After starting a federal program to bring more fresh fruits and vegetables to some Charlottesville schools healthy eating habits are catching on beyond the classroom. More and more kids are telling their parents about healthier alternatives.
Thanks to a grant from the USDA, Clark, Jackson-Via and Johnson elementary schools in Charlottesville receive fresh produce.
The Local Food Hub in Charlottesville works with 40 farms in central Virginia to bring the healthy snacks to schools.
Alan Moore, the director of sales and operations for the Local Food Hub said, "From red and yellow and green bell peppers to carrots to heirloom cherry tomatoes to spring mix and lettuce so a wide variety of different things".

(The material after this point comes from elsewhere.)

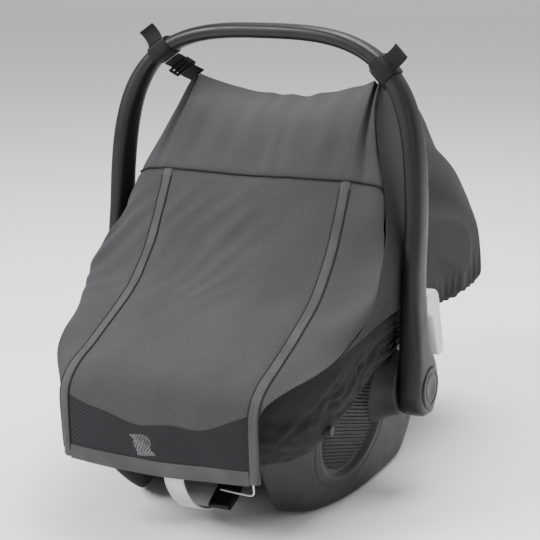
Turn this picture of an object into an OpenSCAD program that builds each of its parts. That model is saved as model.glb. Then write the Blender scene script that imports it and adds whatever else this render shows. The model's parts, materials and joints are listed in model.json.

The kids get a healthy snack each day and they're even learning about where the food comes from. Alan Moore said, "We like to share information both about where it's grown and then give them educational materials that they can take home to their parents to say this is what a blackberry is and these are some recipes on how to prepare it."
According to Johnson Elementary Principal Vernon Bock, the program is catching on. "I think it's really changed our culture in the building towards eating habits, we see a lot of our students try new things that at first were reluctant to try," he said.
Johnson Elementary School has even started a parent advisory committee to improve student nutrition at school and at home. Bock said, "And part of that is providing chef demonstrations on a monthly basis to our families and then students can shop for those items right here at Johnson, take the recipe home and recreate it with their family."
The local food hub provides fresh produce to about 45 public schools including those in Albemarle, Greene, and Nelson County.